The Five Questions I Didn't Ask
They say there are five questions people ask.
1. Where do we come from?
2. Why are we here?
3. What is wrong with this world?
4. How can it be fixed?
5.
I didn't really ask these questions. It didn't bug me that I didn't know the answers. In fact, I didn't know I needed to ask them in the first place. I was born, breastfed, brought up and bred to know and appreciate the world as it is. Yes, there were the inadequacies in life that sometimes warranted tough questions, but these five questions never really bothered me. I asked other questions instead.
I appreciate philosophy and how philosophers try to make sense of our existence. However I sometimes get the vibe that it isn't the answers that they are looking for, but the thrill of exhausting more complex (or complicated) questions in order to cancel out earlier perspectives (they usually throw in big words and lofty concepts as if the man on the street was suppose to know them all). Kinda like asking for the sake of asking... Don't misunderstand me, there are sincere seekers out there who philosophise because they are just trying to making sense.

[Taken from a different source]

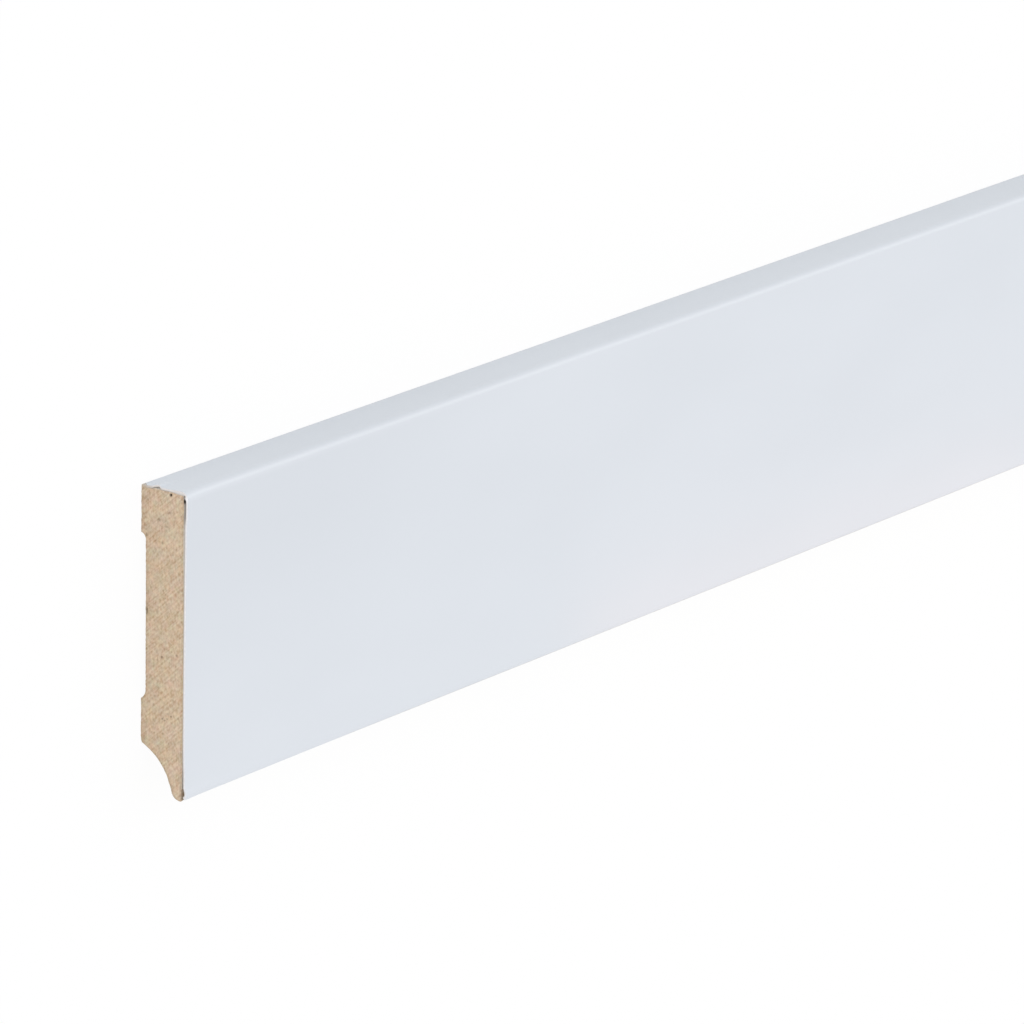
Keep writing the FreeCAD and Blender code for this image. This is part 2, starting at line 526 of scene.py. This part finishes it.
def sawn_mdf():
    """Raw MDF as a saw leaves it: matt tan, mottled by its fibre bundles, with blade marks.

    The mottling breaks up what would be a flat tan, and the slanting streaks tell of the saw."""
    material = new_material("mdf_sawn_end")
    place = add(material, "ShaderNodeTexCoord").outputs["Object"]
    along = add(material, "ShaderNodeVectorMath",
                {0: place, 1: (0.0, across_marks[1] / MM, -across_marks[0] / MM)},
                operation="DOT_PRODUCT")
    across = add(material, "ShaderNodeVectorMath",
                 {0: place, 1: (0.0, across_marks[0] / MM, across_marks[1] / MM)},
                 operation="DOT_PRODUCT")
    slanted = add(material, "ShaderNodeCombineXYZ",
                  {0: along.outputs["Value"], 1: across.outputs["Value"]})
    # Layers of mottling: where each is read, its cells to the metre (for the slanted one, to the
    # millimetre along and across the blade marks) and its share of the tone. Fibre bundles are
    # under 1 mm, the blade marks 14 mm long and 0.5 mm apart, clumps 1.6 mm and chips 4 mm.
    layers = [
        (place, (1 / 0.0006, 1 / 0.00095, 1 / 0.0006), 0.55),
        (slanted.outputs[0], (1 / 14, 1 / 0.5, 1.0), 0.40),
        (place, (1 / 0.0016, 1 / 0.0017, 1 / 0.0015), 0.22),
        (place, (1 / 0.004, 1 / 0.006, 1 / 0.0035), 0.20),
    ]
    tone = 0.5 - 0.5 * sum(share for _, _, share in layers)
    for source, scale, share in layers:
        cells = add(material, "ShaderNodeVectorMath", {0: source, 1: scale}, operation="MULTIPLY")
        noise = add(material, "ShaderNodeTexNoise",
                    {"Vector": cells.outputs[0], "Scale": 1.0, "Detail": 1.0, "Roughness": 0.5})
        mixed = add(material, "ShaderNodeMath", {0: noise.outputs["Fac"], 1: share, 2: tone},
                    operation="MULTIPLY_ADD")
        tone = mixed.outputs[0]
    tan = add(material, "ShaderNodeValToRGB", {0: tone},
              stops=[(0.30, "#BC9F83"), (0.5, "#D2BBA1"), (0.66, "#DFCCB1")])
    # Patches 3 mm wide lean to red or to blue, as the mixed chips of the board do.
    patch = add(material, "ShaderNodeVectorMath", {0: place, 1: (330, 330, 420)}, operation="MULTIPLY")
    hue = add(material, "ShaderNodeTexNoise",
              {"Vector": patch.outputs[0], "Scale": 1.0, "Detail": 3.0, "Roughness": 0.7})
    leaning = add(material, "ShaderNodeVectorMath",
                  {0: hue.outputs["Color"], 1: (0.4, 0.0, 0.36), 2: (0.8, 1.0, 0.82)},
                  operation="MULTIPLY_ADD")
    tinted = add(material, "ShaderNodeVectorMath",
                 {0: tan.outputs["Color"], 1: leaning.outputs[0]}, operation="MULTIPLY")
    # The pressed board is denser, and darker, in a skin 0.6 mm thick on either side.
    skin = add(material, "ShaderNodeAttribute", attribute_name="skin_shade")
    dense = add(material, "ShaderNodeMapRange",
                {"Value": skin.outputs["Fac"], "To Min": 0.99, "To Max": 0.88}, clamp=False)
    shaded = add(material, "ShaderNodeVectorMath",
                 {"Scale": dense.outputs[0], 0: tinted.outputs[0]}, operation="SCALE")
    # Pale dust and shreds of the foil hang in the burr at the wall side of the top.
    spread = add(material, "ShaderNodeSeparateXYZ", {0: place})
    in_burr = add(material, "ShaderNodeMapRange",
                  {"Value": spread.outputs["Y"], "From Min": 0.0391, "From Max": 0.0400,
                   "To Min": 0.0, "To Max": 0.75})
    dusted = add(material, "ShaderNodeMix",
                 {"Factor": in_burr.outputs[0], 6: shaded.outputs[0], 7: linear("#E2DBD0")},
                 data_type="RGBA")
    # Specks of bark and dark resin, 0.4 mm across, about one in every 10 square millimetres.
    speck_place = add(material, "ShaderNodeVectorMath", {0: place, 1: (900, 900, 1100)},
                      operation="MULTIPLY")
    cells = add(material, "ShaderNodeTexVoronoi", {"Vector": speck_place.outputs[0], "Scale": 1.0})
    chosen = add(material, "ShaderNodeSeparateColor", {0: cells.outputs["Color"]})
    rare = add(material, "ShaderNodeMath", {0: chosen.outputs[0], 1: 0.9}, operation="GREATER_THAN")
    near_centre = add(material, "ShaderNodeMapRange",
                      {"Value": cells.outputs["Distance"], "From Min": 0.16, "From Max": 0.4,
                       "To Min": 0.3, "To Max": 0.0})
    speck = add(material, "ShaderNodeMath", {0: rare.outputs[0], 1: near_centre.outputs[0]},
                operation="MULTIPLY")
    specked = add(material, "ShaderNodeMix",
                  {"Factor": speck.outputs[0], 6: dusted.outputs[2], 7: linear("#8A6E54")},
                  data_type="RGBA")
    # Painted shade darkens the pits by their depth, and the torn line at the near end, towards #3A3128.
    pit = add(material, "ShaderNodeAttribute", attribute_name="painted_shade")
    shade_strength = add(material, "ShaderNodeMath", {0: pit.outputs["Fac"], 1: 1.15},
                       operation="MULTIPLY", use_clamp=True)
    pit_shaded = add(material, "ShaderNodeMix",
                 {"Factor": shade_strength.outputs[0], 6: specked.outputs[2], 7: linear("#3A3128")},
                 data_type="RGBA")
    bump = add(material, "ShaderNodeBump", {"Strength": 0.5, "Distance": 0.00006, "Height": tone})
    shader = add(material, "ShaderNodeBsdfPrincipled",
                 {"Base Color": pit_shaded.outputs[2], "Roughness": 0.9, "IOR": 1.45,
                  "Specular IOR Level": 0.25, "Normal": bump.outputs[0]})
    add(material, "ShaderNodeOutputMaterial", {"Surface": shader.outputs[0]})
    return material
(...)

But some do so just for the sake of arguing.
More than One Lens perhaps?
God vs Science has become a recent buzz discussion in some of my circles. I really don't see the point such a discussion. On the side of the non-practitioners of religion (atheists, agnostics, etc.) they put the burden of proof on the believer to show that God exists. The irony though is that same burden of proof is on the non-practitioner, because how do we know God doesn't exist?
With the practitioner, I don't see the point in trying to wring an argument out of science to prove God. How does science proof anything that cannot be empirically observed? Can science give an answer to how divorce happens? What about why we feel empty and cannot put a finger on it? What about sacrificing for others? When do we stop growing and start dying, don't we begin to die the moment we are born? Science doesn't easily provide an answer. But it sure does offer a plethora of suggestions and hypotheses.
So I don't get why we over-glorify science as if it is the gold standard to measure all of life. I believe science is just one lens. There are other lenses that could be more effectively used. The lens of art, human-interaction and human response, the lens of history,... all these are valid lenses to provide answers to tough questions.
I'm not an enemy of science... okay, maybe science teachers. I did well in Biology. Screwed up my Physics, Chemistry and Additional math... (I still love these subjects but didn't do well enough to get through the school term). But I just think that sometimes, we create an imbalance in perceiving the magnanimous world around us by only measuring things scientifically. It's like creating a one-lane bottleneck on a 12-lane highway just to get to the other side.
Better to Die?
Going back to the five questions, I talked a fair bit about God because I grew up with the worldview that God created me for and with a purpose. So my answers to the five questions have a lot to do with my ruminations about what's beyond this life. As I test this worldview against others, I'm beginning to see how this makes a lot more sense. It doesn't escape the tough questions or find loopholes (which I find philosophy doing), but it provides a reasonable answer to get by with purpose.
I don't recall asking those questions directly. But I have to admit that I have pondered on these five questions in different ways. What's the point in living, isn't it better to just die? Is suicide wrong, what's on the other side? Why was I born in such a circumstance, how would life have been if I was born with a different set of circumstances? Why did my dad die? Can the world ever get better? Who do I want to be in future?